== Given instruction ==
Which lines hold the word "materials"? Copy each of them.

Object data in JSON
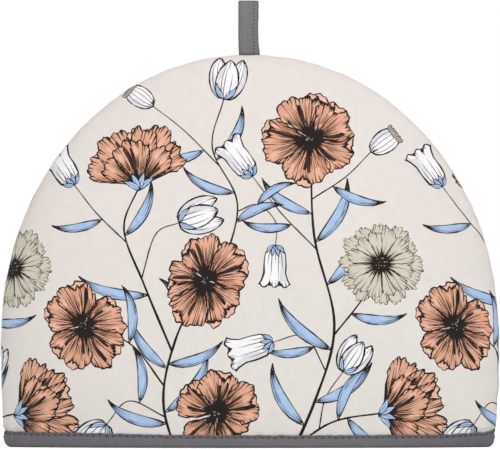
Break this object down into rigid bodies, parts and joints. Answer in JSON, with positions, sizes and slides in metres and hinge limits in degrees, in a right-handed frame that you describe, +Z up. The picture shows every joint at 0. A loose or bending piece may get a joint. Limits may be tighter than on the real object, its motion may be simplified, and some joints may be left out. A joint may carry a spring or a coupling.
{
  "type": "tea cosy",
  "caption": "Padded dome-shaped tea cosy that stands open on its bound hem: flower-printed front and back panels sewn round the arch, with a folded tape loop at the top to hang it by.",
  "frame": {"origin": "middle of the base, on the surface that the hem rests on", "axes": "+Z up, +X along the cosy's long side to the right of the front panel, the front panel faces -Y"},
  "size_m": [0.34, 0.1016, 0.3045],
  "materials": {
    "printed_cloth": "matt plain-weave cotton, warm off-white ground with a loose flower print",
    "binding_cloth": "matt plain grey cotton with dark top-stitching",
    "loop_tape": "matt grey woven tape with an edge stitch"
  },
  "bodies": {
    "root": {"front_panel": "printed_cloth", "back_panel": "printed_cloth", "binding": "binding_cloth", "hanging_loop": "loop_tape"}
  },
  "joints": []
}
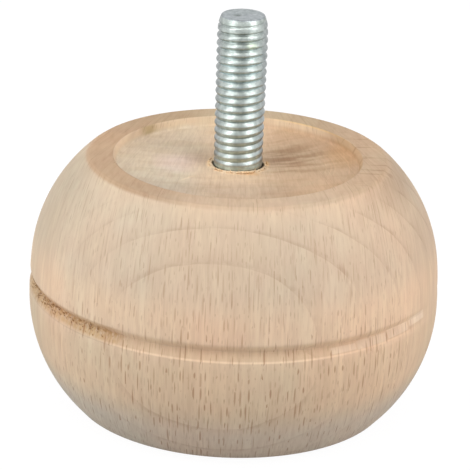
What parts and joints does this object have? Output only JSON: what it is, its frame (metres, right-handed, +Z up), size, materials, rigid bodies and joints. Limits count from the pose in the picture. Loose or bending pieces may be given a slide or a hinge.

== Exercise output ==
  "materials": {
What parts and joints does this object have? Output only JSON: what it is, its frame (metres, right-handed, +Z up), size, materials, rigid bodies and joints. Limits count from the pose in the picture. Loose or bending pieces may be given a slide or a hinge.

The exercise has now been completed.